In Figure 3 are shown the amplitude ratio and phase of the first eigenmode along the cantilever for the UAFM (Figure 3a) and AFAM (Figure 3c) configurations for the same contact stiffness, k* = 20 N/m, and three different contact damping values: mild (p = 0.10), medium (p = 0.25), and strong (p = 0.50) contact damping. In both configurations, the calculated displacement along the cantilever shows the deformed shape of the first eigenmode with a node at the base of the cantilever (x = 0) and an antinode at the end of the cantilever (x = L), with smaller and smaller displacement values as the contact damping increases. In contrast to the displacements, the phase response is quite different in magnitude and shape. Thus, in the UAFM configuration, the phase of the first eigenmode (refer to Figure 3a) goes from 0 at the base of the cantilever to around 90 degrees at the end of the cantilever. The resonance state at the end of the cantilever for the UAFM configuration is detailed in Figure 3b in terms of amplitude and phase. From this, little change in the phase can be observed for the range of considered contact damping, from 91.1 degrees for p = 0.10 to 95.5 degrees for p = 0.50. Interestingly, as can be seen in Figure 3a, the phase is about 90 degrees at 87% of the length of cantilever, independent of the contact damping values. The key observation here is that the phase at the end of the cantilever in the UAFM configuration varies by a few degrees around 90 degrees depending on the magnitude of the contact damping. However, a completely different response in phase is shown in Figure 3c and 3d for the AFAM configuration. First, the phase of the first AFAM eigenmode is essentially constant (very small variation) along the cantilever. Second, its magnitude changes significantly with the considered contact damping. It decreases from essentially 90 degrees when no contact damping is present to 82.6 for p = 0.10, to 72.1 degrees for p = 0.25, and to 57.1 degrees for p = 0.50.

[2190-4286-5-30-3]

Figure 3: Amplitude ratio and phase of the first eigenmode along the cantilever in a) the UAFM and c) AFAM configurations, respectively. Frequency dependence of the amplitude ratio and phase of the first eigenmode at the end of the cantilever in b) the UAFM and d) AFAM configurations, respectively.
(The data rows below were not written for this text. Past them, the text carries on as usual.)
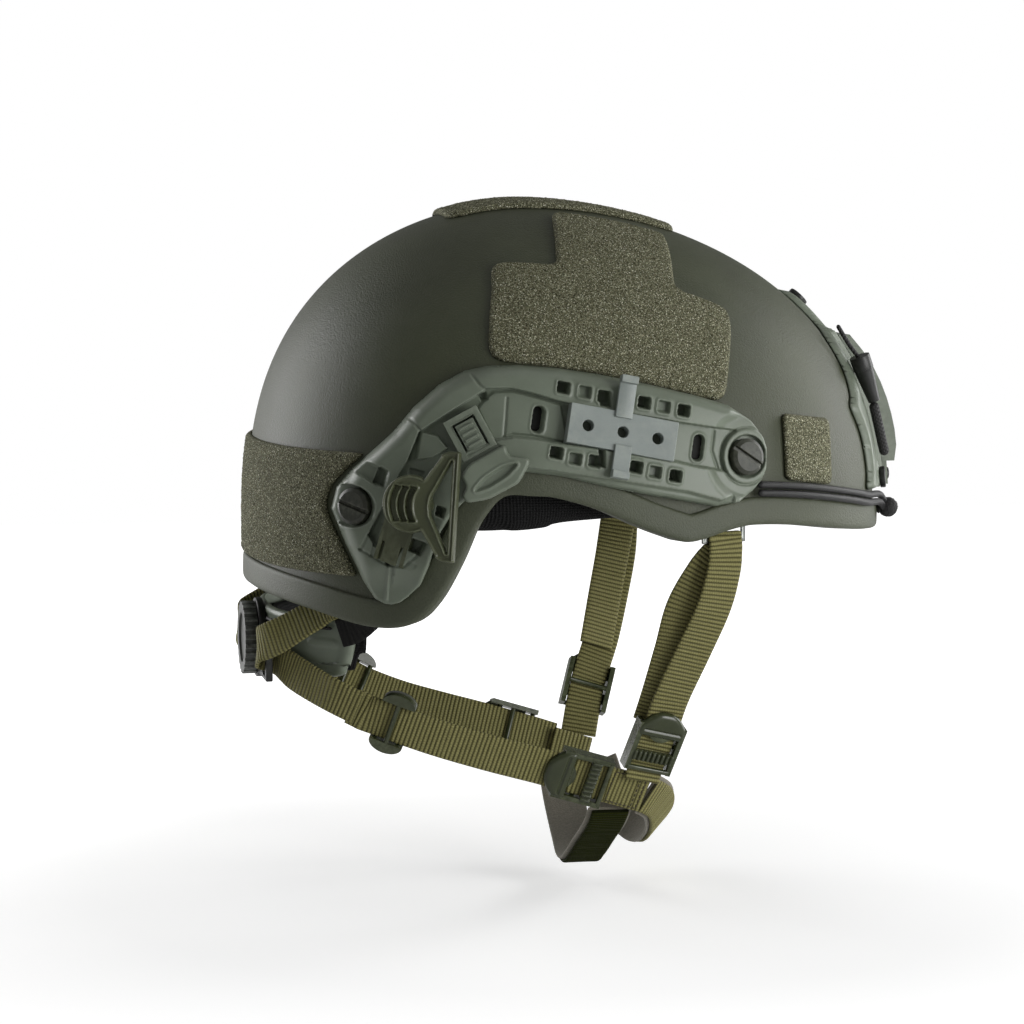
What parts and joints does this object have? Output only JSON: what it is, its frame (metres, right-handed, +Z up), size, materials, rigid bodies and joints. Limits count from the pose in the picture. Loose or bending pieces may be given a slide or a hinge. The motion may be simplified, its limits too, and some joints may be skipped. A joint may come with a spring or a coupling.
{
  "type": "combat helmet",
  "caption": "High-cut combat helmet with loop patches, slotted side rails, swivel clips, front shroud, padded liner, dial-fit nape cradle and a strapped chin harness.",
  "frame": {"origin": "on the mid plane at the height of the front brow edge, inside the head space", "axes": "+X to the front, +Y to the wearer's left, +Z up"},
  "size_m": [0.2871, 0.2626, 0.291],
  "materials": {
    "shell": "fine matt texture",
    "trim": "satin",
    "loop": "fuzzy loop pile",
    "rail": "moulded satin",
    "bolt": "satin",
    "steel": "brushed",
    "plate": "satin",
    "dark_plastic": "semi gloss",
    "screw": "satin",
    "bungee": "woven sheath",
    "braid": "braided",
    "grip": "knurled",
    "pad": "padded mesh",
    "hook": "matt",
    "band": "woven",
    "webbing": "ribbed weave",
    "dark_webbing": "ribbed weave",
    "suede": "suede",
    "housing": "satin",
    "knob": "satin"
  },
  "bodies": {
    "helmet": {"shell": "shell", "edge_trim": "trim", "crown_patch": "loop", "right_side_patch": "loop", "left_side_patch": "loop", "rear_patch": "loop", "right_front_patch": "loop", "left_front_patch": "loop", "right_rail": "rail", "left_rail": "rail", "rail_bolts": "bolt", "rail_nuts": "steel", "right_accessory_plate": "plate", "left_accessory_plate": "plate", "right_latch_insert": "rail", "left_latch_insert": "rail", "right_clip_carriage": "dark_plastic", "left_clip_carriage": "dark_plastic", "right_edge_clip": "rail", "left_edge_clip": "rail", "shroud_plate": "rail", "shroud_receiver": "rail", "shroud_screws": "screw", "right_bungee": "bungee", "left_bungee": "bungee", "right_lanyard": "braid", "left_lanyard": "braid", "lanyard_grips": "grip", "crown_pad": "pad", "front_pad": "pad", "rear_pad": "pad", "right_side_pad": "pad", "left_side_pad": "pad", "hook_discs": "hook", "headband": "band", "strap_brackets": "steel", "right_front_strap": "webbing", "left_front_strap": "webbing", "right_rear_strap": "webbing", "left_rear_strap": "webbing", "front_buckles": "dark_plastic", "rear_buckles": "dark_plastic", "tri_glides": "dark_plastic", "chin_junctions": "webbing", "front_chin_band": "webbing", "under_chin_band": "dark_webbing", "chin_linings": "suede"},
    "right_clip": {"right_swivel_clip": "dark_plastic"},
    "left_clip": {"left_swivel_clip": "dark_plastic"},
    "right_tongue": {"right_latch_tongue": "rail"},
    "left_tongue": {"left_latch_tongue": "rail"},
    "cradle": {"nape_cradle": "rail", "band_arms": "band", "nape_pad": "pad", "dial_housing": "housing", "nape_laces": "braid", "right_nape_strap": "webbing", "left_nape_strap": "webbing"},
    "dial": {"dial_knob": "knob", "lace_spool": "housing"}
  },
  "joints": [
    {"name": "right_clip_turn", "type": "hinge", "parent": "helmet", "child": "right_clip", "pos_m": [-0.07887, -0.11792, 0.02283], "axis": [-0.4454, -0.8937, 0.0539], "range_deg": [-75, 75]},
    {"name": "left_clip_turn", "type": "hinge", "parent": "helmet", "child": "left_clip", "pos_m": [-0.07887, 0.11792, 0.02283], "axis": [0.4454, -0.8937, -0.0539], "range_deg": [-75, 75]},
    {"name": "right_tongue_press", "type": "hinge", "parent": "helmet", "child": "right_tongue", "pos_m": [-0.05585, -0.11868, 0.04482], "axis": [-0.8605, 0.1644, -0.4823], "range_deg": [0, 6], "stiffness_Nm_per_rad": 0.2},
    {"name": "left_tongue_press", "type": "hinge", "parent": "helmet", "child": "left_tongue", "pos_m": [-0.05585, 0.11868, 0.04482], "axis": [0.8605, 0.1644, 0.4823], "range_deg": [0, 6], "stiffness_Nm_per_rad": 0.2},
    {"name": "cradle_slide", "type": "slide", "parent": "helmet", "child": "cradle", "axis": [1, 0, 0], "range_m": [0, 0.006]},
    {"name": "dial_turn", "type": "hinge", "parent": "cradle", "child": "dial", "pos_m": [-0.128, 0, -0.045], "axis": [1, 0, 0], "range_deg": [0, 360]}
  ],
  "couplings": [
    {"joint": "dial_turn", "follows": "cradle_slide", "rad_per_m": 1047.2}
  ]
}
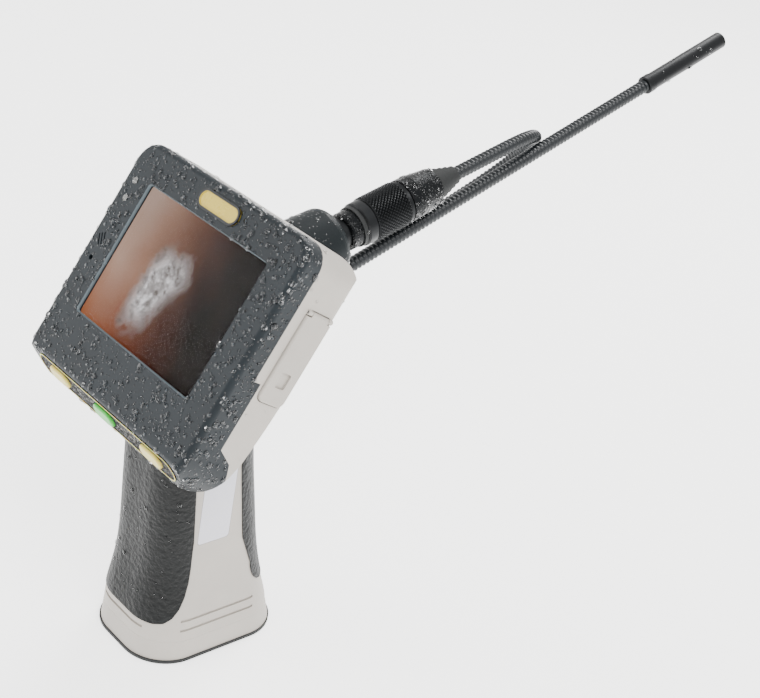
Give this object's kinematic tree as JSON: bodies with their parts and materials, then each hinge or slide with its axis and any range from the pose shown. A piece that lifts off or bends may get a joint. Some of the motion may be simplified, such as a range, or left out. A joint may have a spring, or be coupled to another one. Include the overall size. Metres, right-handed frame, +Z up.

An analogous analysis can be carried out for the amplitude and phase of the second eigenmode shown in Figure 4. The shape of the second eigenmode of the cantilever exhibits two nodes (at the base of the cantilever and at 77% of the length of the cantilever) and two antinodes (at 46% of the length of the cantilever and at the end of the cantilever). Both the UAFM and AFAM configurations impose the same shape for the second eigenmode but the amplitude is about one order of magnitude larger in UAFM than in AFAM. As in the case of the first eigenmode discussed above, the phase of the second eigenmode differs substantially between the two configurations. In the UAFM configuration, the phase is 0 at the cantilever base, shows a 90 degrees plateau around the first antinode, goes through 180 degrees at the second node, and shows another plateau of 270 degrees at the end of the cantilever; 270 degrees is equivalent here to a resonance at −90 degrees. As observed in Figure 4a at the end of the cantilever and also in Figure 4b from the frequency dependences around the resonance, the phase of the second eigenmode at the end of the cantilever experiences small variations as a function of contact damping: 269.1 degrees for p = 0.10 to 265.4 degrees for p = 0.50. In the AFAM configuration, the phase resembles the shape of a two-step function with a sharp transition at the second node. At the end of the cantilever, the phase of the second AFAM eigenmode shown in Figure 4c and 4d varies substantially with the contact damping considered: From 72.6 degrees for p = 0.10, to 52.0 degrees for p = 0.25, and to 32.6 degrees for p = 0.50.

[2190-4286-5-30-4]

Figure 4: Amplitude ratio and phase of the second eigenmode along the cantilever in a) the UAFM and c) AFAM configurations, respectively. Frequency dependence of the amplitude ratio and phase of the second eigenmode at the end of the cantilever in b) the UAFM and d) AFAM configurations, respectively.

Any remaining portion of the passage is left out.